A: Choosing a health care provider during pregnancy is a big decision. As with most things, one size does not fit all and it is always a good idea to weigh your options carefully. When considering a midwife, you should be aware that there are different types of midwives and their scope of practice, experience and education may vary. Midwives also attend deliveries in a variety of settings including home, birth center and hospital. Many work independently while others are employed in a group practice.

As you interview prospective midwives, some general points to consider include her training, education and experience, options for location of delivery (home, birth center or hospital), if they share an office rotation or call schedule with other providers – can you meet the other providers, insurance coverage and fees. You might also ask about requirements for prenatal childbirth education, length and frequency of prenatal visits, pain-management options for delivery and follow-up care after delivery. Discuss your desires surrounding your pregnancy and childbirth experience and inquire about their philosophies.

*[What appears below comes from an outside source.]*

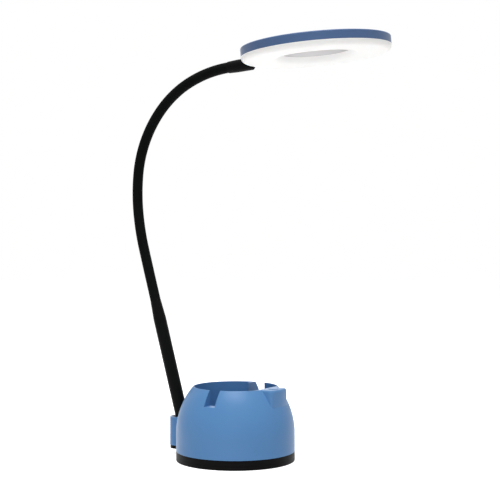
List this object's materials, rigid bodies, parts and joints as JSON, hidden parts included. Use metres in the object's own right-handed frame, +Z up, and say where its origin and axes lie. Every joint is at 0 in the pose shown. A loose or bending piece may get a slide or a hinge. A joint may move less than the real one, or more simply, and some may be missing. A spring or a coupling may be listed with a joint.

Childbearing women who are under a midwife’s care generally have normal pregnancies without complications. Midwives are trained to recognize complications and variations of “normal” and often collaborate with other providers such as obstetricians, maternal-fetal specialists, chiropractors, massage therapists and lactation consultants. Talk with your prospective midwife about your risk factors. During the interview process, you may wish to disclose your age and any other concerns that may impact your pregnancy and labor. Inquire about any relative policies, protocols or guidelines that may affect your care. You may wish to research your options for genetic testing and find out which tests are offered, and which are recommended based on your age. Additionally, what other types of prenatal tests are offered or recommended based on your circumstances? Ask which conditions you are at increased risk for and how you will be screened. Find out the midwife’s policy in the event that a high-risk condition develops during your pregnancy, delivery or post-partum period. Are there other providers in their practice that are available to co-manage those complications or would you need to transfer to another group? Good luck and best wishes on your journey!